Wie stehen Sie zu der Forderung, dass auf Wahllisten abwechselnd Frauen und Männer gesetzt sein sollen?
Ich befürchte, dass eine solche Regelung eher Diskriminierungen fördert. Denn um eine Gerechtigkeit zu gewährleisten, müssten die Parlamente mit Personen hinsichtlich geschlechtlicher Identität, sexueller Orientierung, Alter, kultureller und ethnischer Herkunft, Relegionszugehörigkeit etc. gemäß der Demografe ihrer Bevölkerung besetzt werden. Da mir dies als unlösbare Aufgabe erscheint, sollte ein Parlament meiner Auffassung nach ausschließlich aufgrund der Wählerstimmen für eine Liste bzw. Einzelbewerber*innen besetzt werden, für die sich die Wähler*innen auf Basis der politischen Positionen und Kompetenzen der Bewerber*innen entschieden haben.
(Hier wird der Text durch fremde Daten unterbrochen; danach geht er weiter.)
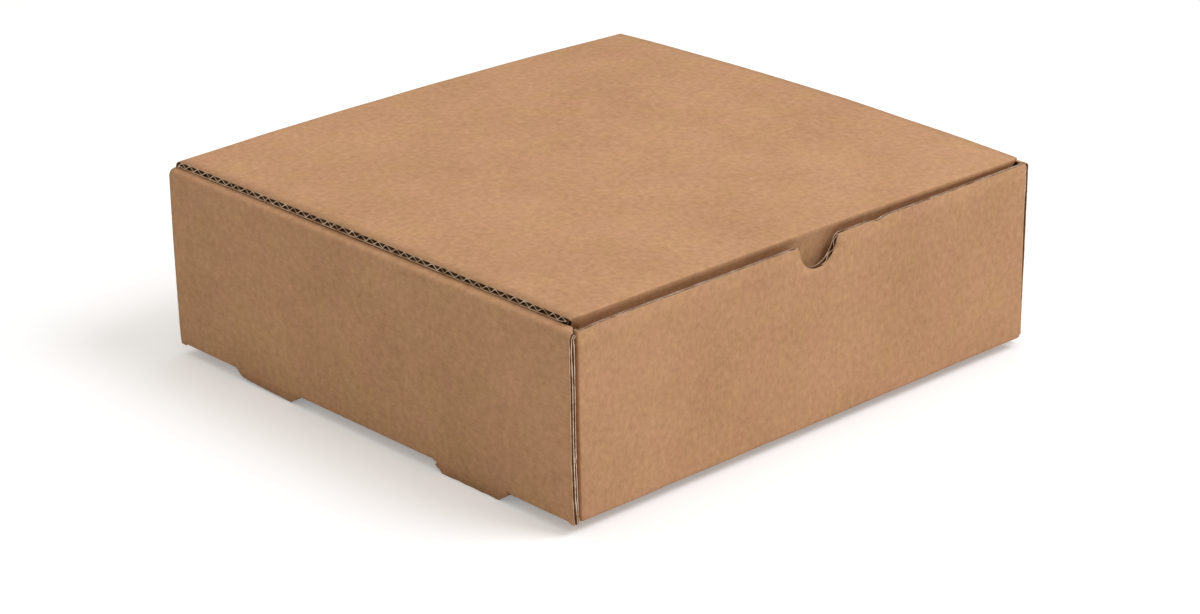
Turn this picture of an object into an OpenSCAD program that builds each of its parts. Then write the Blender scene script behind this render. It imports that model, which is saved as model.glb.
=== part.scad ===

Sind Sie nicht auch der Meinung, dass die Abgeordneten nicht unabhängig von ihrem eigenen Geschlecht alle ihre Wähler*innen bzw. Bürger*innen unabhängig von deren Geschlecht vertreten sollten und nicht das Geschlecht von Bewerber*innen wichtiger ist als ihre Kompetenz?
Sehr geehrter Herr W.,
vielen Dank für Ihre Frage.
Frauen sind beim passiven Wahlrecht immer noch strukturell benachteiligt. Diese Diskriminierung zu beseitigen ist als staatlicher Handlungsauftrag in unserem Grundgesetz verankert. Zu unserer Demokratie gehört auch, dass alle Geschlechter gleichermaßen die Chance haben, nominiert und gewählt zu werden – das ist aktuelle nicht der Fall. Parteiinterne Quoten und freiwillige Selbstverpflichtungen weniger Parteien reichen nicht aus.
Ich setze mich deshalb für ein Paritätsgesetz auf Bundes-, Landes und kommunaler Ebene ein. Paritätisch besetzte Listen sind dabei ein wirkungsvolles Instrument. Sie beseitigen nicht nur verfassungswidrige Zustände, sondern stellen sicher, dass Frauen nicht nur wählen, sondern auch gewählt werden.
Die verfassungswidrige Unterrepräsentation von Frauen könnte auch mit einem Modell beseitigt werden, bei dem ein Tandem aus einer Frau und einem Mann gemeinsam als Team mit einer Stimme gewählt wird. Dazu habe ich einen Vorschlag gemacht, nach dem bei der Bundestagswahl künftig drei Stimmen abgegeben werden sollen: Die Zweitstimme für die Landeslisten der Parteien sowie je eine Wahlkreisstimme für eine Frau und einen Mann. Gleichzeitig sollte die Anzahl der Wahlkreise massiv schrumpfen, von aktuell 299 auf 100. Somit würden künftig 100 direkt gewählte Frauen und 100 direkt gewählte Männer die Wahlkreise im Deutschen Bundestag vertreten. Das Wahlergebnis würde auch künftig nach dem Stimmenanteil der Listenmandate abgebildet – künftig eben mit der Drittstimme. Mit dieser einfachen, umfassenden und paritätischen Wahlrechtsreform könnten die existierenden Probleme, geringer Frauenanteil bei Rekordgröße, gelöst werden.
Damit auch die politische Teilhabe über 100 Jahre nach der Einführung des Frauenwahlrechts gerecht verteilt ist, brauchen wir verbindliche Vorgaben durch Paritätsgesetze.